Türkiye ile çok iyi ilişkileirmiz bulunuyor. Geleneksel olarak, tarih boyunca iyi ilişkilerimiz oldu, şimdi de çok iyi ilişkilerimiz var. Aramızdaki ticaret hacmi iyi düzeydedir ve biz, Türkiye`yi dost ülke olarak görüyoruz.

İran, güney komşumuzdur, orada pekçok Azerbaycanlı yaşıyor. Bazılarının söylediklerine göre, İran`da yaklaşık 30 milyon Azeri yaşıyor. Tarih boyunca İran ile çok güçlü bağlarımız oldu. İran ile çok iyi ilişkilerin, dostluk ilişklerinin sağlanmasını istiyoruz. Aramızdaki ticaret hacmi büyük rakamlara ulaşmıştır, ticaret yapılıyor. İran ile sınırlarda gidiş-geliş rahattır.

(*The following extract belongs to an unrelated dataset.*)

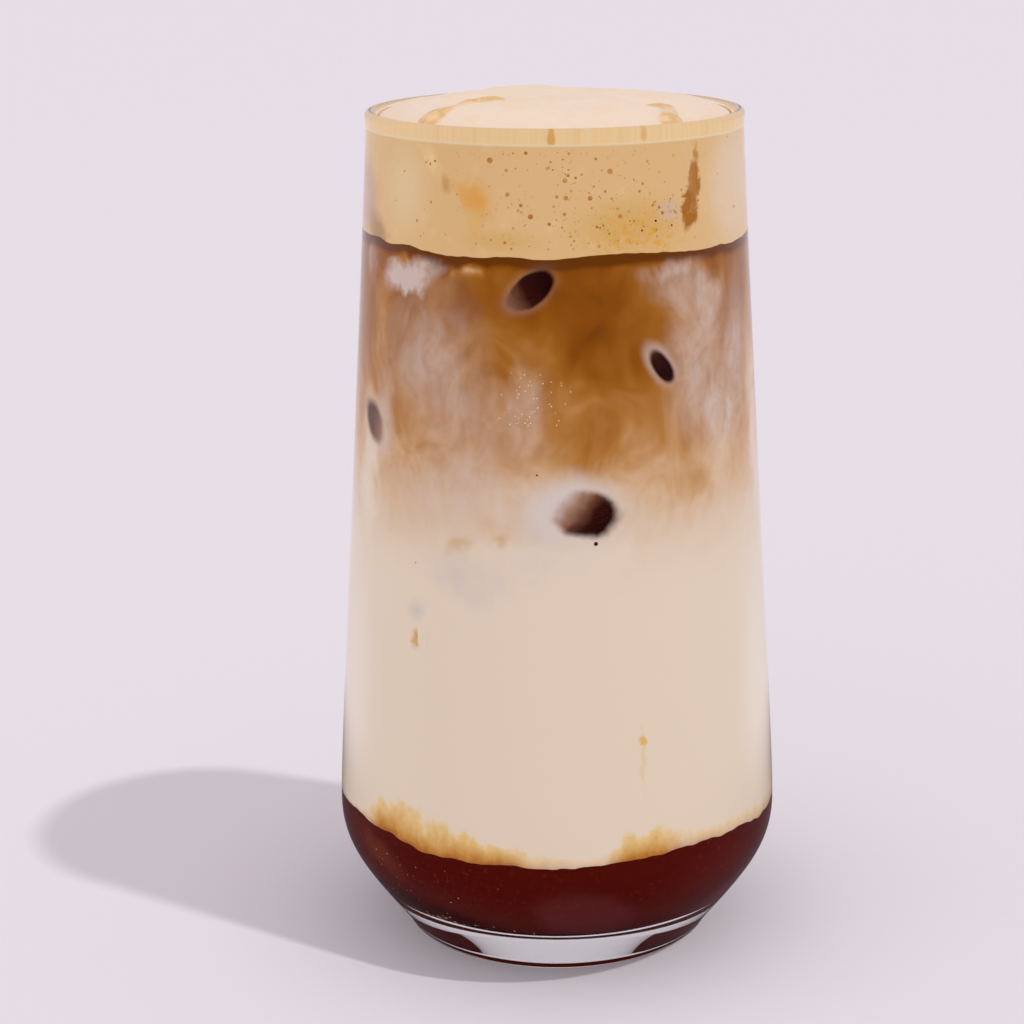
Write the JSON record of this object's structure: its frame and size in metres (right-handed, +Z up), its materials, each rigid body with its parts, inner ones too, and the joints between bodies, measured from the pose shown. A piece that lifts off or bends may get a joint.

Orta Asya ülkeleri ile ilişkilerimiz iyidir. Halihazırda Hazar Denizi, çok büyük bir soruna dönüşmüştür. Zira biz,- denizin derinliklerinde bulunan petrol ve doğalgazı daha 50 sene önce, Sovyetler Birliği üyesi olduğumuz dönemde çıkarmaya başladık. Bu konuda büyük bir birikimimiz vardır. Jeologlarımız denizde pekçok petrol ve doğalgaz yatağı keşfetmişler. Onun için biz batılı şirketlerle, Amerika Birleşik Devletleri, İngiliz şirketleri, Almanya`nın "Bibel" isimli dev şirketi ile birçok anlaşmalara imza attık. Hollanda`nın "Sell" şirketi burada aktif çalışmalar yapıyor, çok büyük olanaklara sahiptir, Belçika, İtalya şirketleri, hatta İspanyol şirketleri, Fransa`nın "Total", "Elf Aquitaine" gibi büyük şirketler, Norveç`in "Statoil" şirketi çalışıyor. Kısacası, biz Hazar Denizi`nin olanaklarını dünyaya açtık. Zira burada zengin petrol ve doğalgaz yatakları bulunuyor. Biz Gürcistan üzerinden Karadeniz kıyısına petrol boru hattını inşa ettik. Biz artık bu boru hattı ile petrol ihraç ediyoruz. Gelecekte yılda yaklaşık 50-60 milyon ton petrol ihraç etmek için geçende Bakü-Tiflis-Ceyhan boru hattının inşasına ilişkin dev bir anlaşmaya imza attık. Bu da bizi tüm ülkelere bağlıyor.

Hazar Denizi`nin obür kıyısında Kazakistan, Türkmenistan da petrol ve doğalgaz üreimi yapıyorlar. Hazar Denizi daha Sovyetler Birliği döneminde sektörlere göre bölünmüştü. Doğru, şimdi bazıları buna karşı çıkıyorlar, Hazar Denizi`nin statüsü üzerine tartışmalar yapılıyor- sorunlarımızdan biri de budur. Ben sorularınızı cevaplamaya çalıştım.

Sanırım, ayın 7`sinde yapılacak seçimler hakkında size detaylı bilgiler vermişler. Emin olabilirisniz, ayın 7`sinde seçimlerin en iyi şekilde yapılması için herşey yapılmıştır ve yapılacaktır. Muhtemelen, onlar size herşeyi anlatmışlar. Ben yinelemeyeceğim. Teşekkür ederim.

İndulis Berzinsh: Mutlaka geleceğim. Teşekkür ederim.